Written task: Each entry should be quoted word for word, including every mark of punctuation.

= = = = =

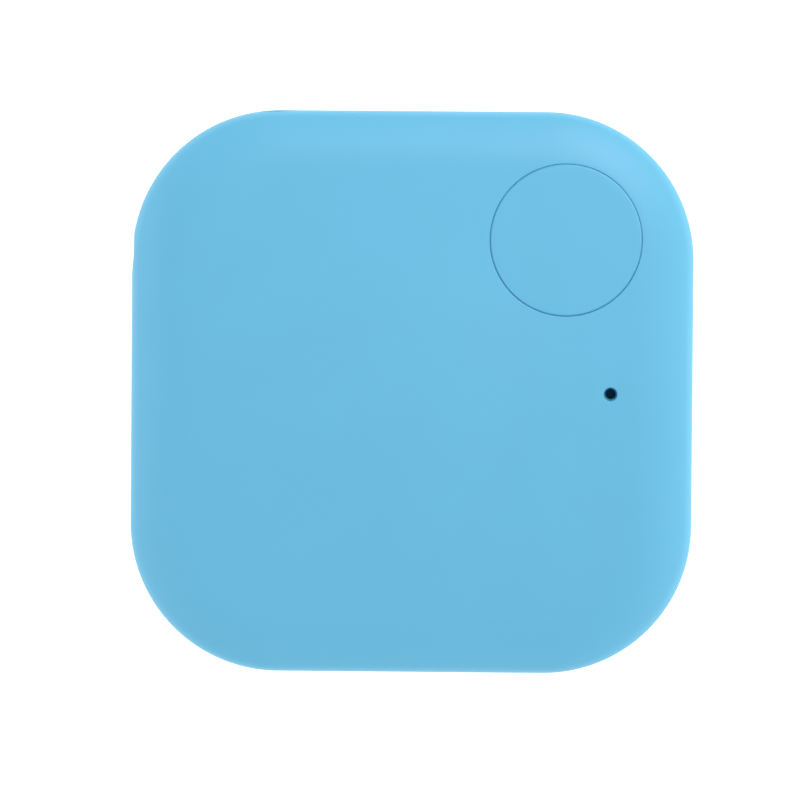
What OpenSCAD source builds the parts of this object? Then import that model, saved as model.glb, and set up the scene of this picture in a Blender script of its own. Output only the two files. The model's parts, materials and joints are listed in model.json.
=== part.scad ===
// Pocket wireless tracker tag: a rounded square case in two shells, a push
// button, a sounder, a radio board and a coin cell. Millimetres, +Z out of the
// front face, origin at the centre of the flat rear face.

/* [Case] */
// Side of the square case
body_w = 37; // [36.8:0.1:38]
// Thickness, rear face to front face
body_t = 6.6; // [6.6:0.05:7]
// Radius of the four corners, seen from the front
corner_r = 9.75; // [9:0.25:10]
// Thickness of the side walls
wall = 1.2; // [1.1:0.05:1.3]
// Thickness of the front shell's roof
roof_t = 0.9; // [0.8:0.05:0.95]
// Thickness of the rear shell's floor
floor_t = 0.9; // [0.8:0.05:0.9]
// Height of the seam between the two shells
seam_z = 2.4; // [2.3:0.05:2.5]

/* [Button] */
// Diameter of the round opening for the button
opening_d = 10.02; // [9.9:0.02:10.1]
// Gap between the button and the opening's edge, all round
button_gap = 0.08; // [0.06:0.01:0.12]
// Distance of the button's centre from each centre line
button_xy = 10.1; // [9.9:0.1:10.3]

/* [Sound hole] */
// Diameter of the sound hole
port_d = 0.9; // [0.8:0.05:1.1]
// Distance of the sound hole from the upright centre line
port_x = 13.1; // [12.9:0.1:13.3]

/* [Lanyard eye] */
// Diameter of the tunnel that a lanyard is threaded through
eye_d = 2.2; // [2:0.1:2.3]
// Distance of the tunnel's axis from the tip of the corner
eye_inset = 2.7; // [2.6:0.05:2.9]

/* [Coin cell] */
// Diameter of the coin cell
cell_d = 20; // [20]
// Thickness of the coin cell
cell_t = 3.2; // [3.2]
// Distance of the cell's centre from each centre line
cell_xy = -5.5; // [-5.6:0.1:-5.4]

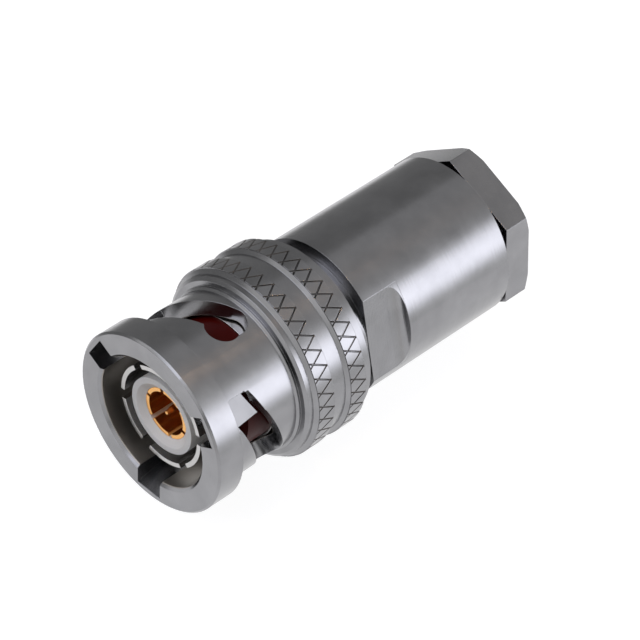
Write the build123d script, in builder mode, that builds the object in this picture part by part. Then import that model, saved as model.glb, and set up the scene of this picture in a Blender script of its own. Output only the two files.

= = = = =

Exercise answer:
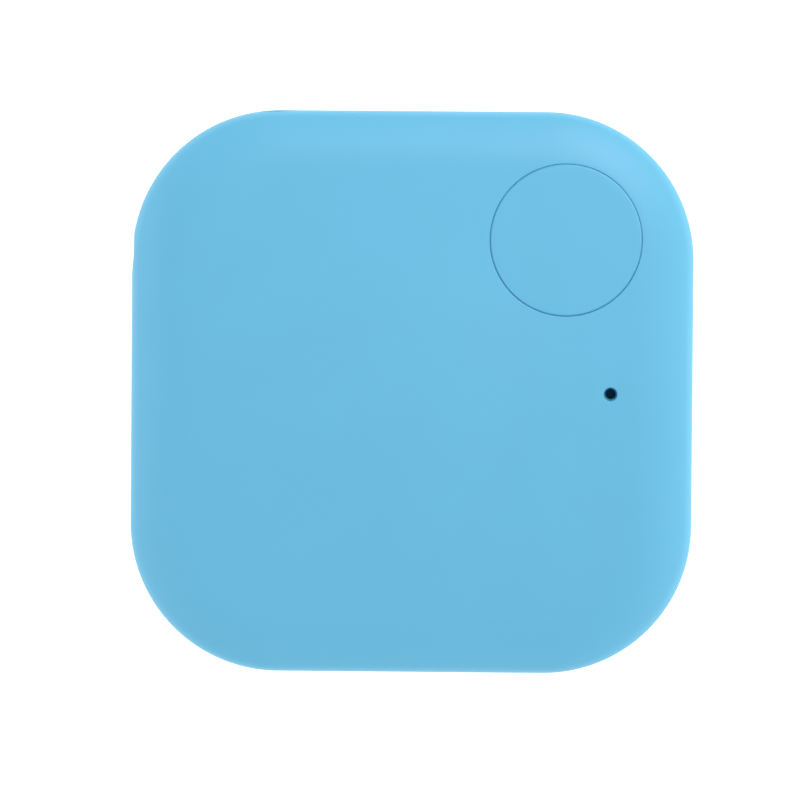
What OpenSCAD source builds the parts of this object? Then import that model, saved as model.glb, and set up the scene of this picture in a Blender script of its own. Output only the two files. The model's parts, materials and joints are listed in model.json.
=== part.scad ===
// Pocket wireless tracker tag: a rounded square case in two shells, a push
// button, a sounder, a radio board and a coin cell. Millimetres, +Z out of the
// front face, origin at the centre of the flat rear face.

/* [Case] */
// Side of the square case
body_w = 37; // [36.8:0.1:38]
// Thickness, rear face to front face
body_t = 6.6; // [6.6:0.05:7]
// Radius of the four corners, seen from the front
corner_r = 9.75; // [9:0.25:10]
// Thickness of the side walls
wall = 1.2; // [1.1:0.05:1.3]
// Thickness of the front shell's roof
roof_t = 0.9; // [0.8:0.05:0.95]
// Thickness of the rear shell's floor
floor_t = 0.9; // [0.8:0.05:0.9]
// Height of the seam between the two shells
seam_z = 2.4; // [2.3:0.05:2.5]

/* [Button] */
// Diameter of the round opening for the button
opening_d = 10.02; // [9.9:0.02:10.1]
// Gap between the button and the opening's edge, all round
button_gap = 0.08; // [0.06:0.01:0.12]
// Distance of the button's centre from each centre line
button_xy = 10.1; // [9.9:0.1:10.3]

/* [Sound hole] */
// Diameter of the sound hole
port_d = 0.9; // [0.8:0.05:1.1]
// Distance of the sound hole from the upright centre line
port_x = 13.1; // [12.9:0.1:13.3]

/* [Lanyard eye] */
// Diameter of the tunnel that a lanyard is threaded through
eye_d = 2.2; // [2:0.1:2.3]
// Distance of the tunnel's axis from the tip of the corner
eye_inset = 2.7; // [2.6:0.05:2.9]

/* [Coin cell] */
// Diameter of the coin cell
cell_d = 20; // [20]
// Thickness of the coin cell
cell_t = 3.2; // [3.2]
// Distance of the cell's centre from each centre line
cell_xy = -5.5; // [-5.6:0.1:-5.4]

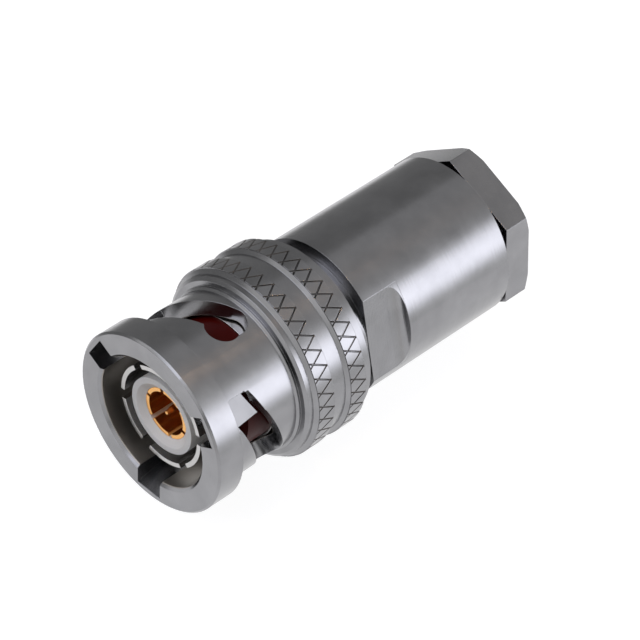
Write the build123d script, in builder mode, that builds the object in this picture part by part. Then import that model, saved as model.glb, and set up the scene of this picture in a Blender script of its own. Output only the two files.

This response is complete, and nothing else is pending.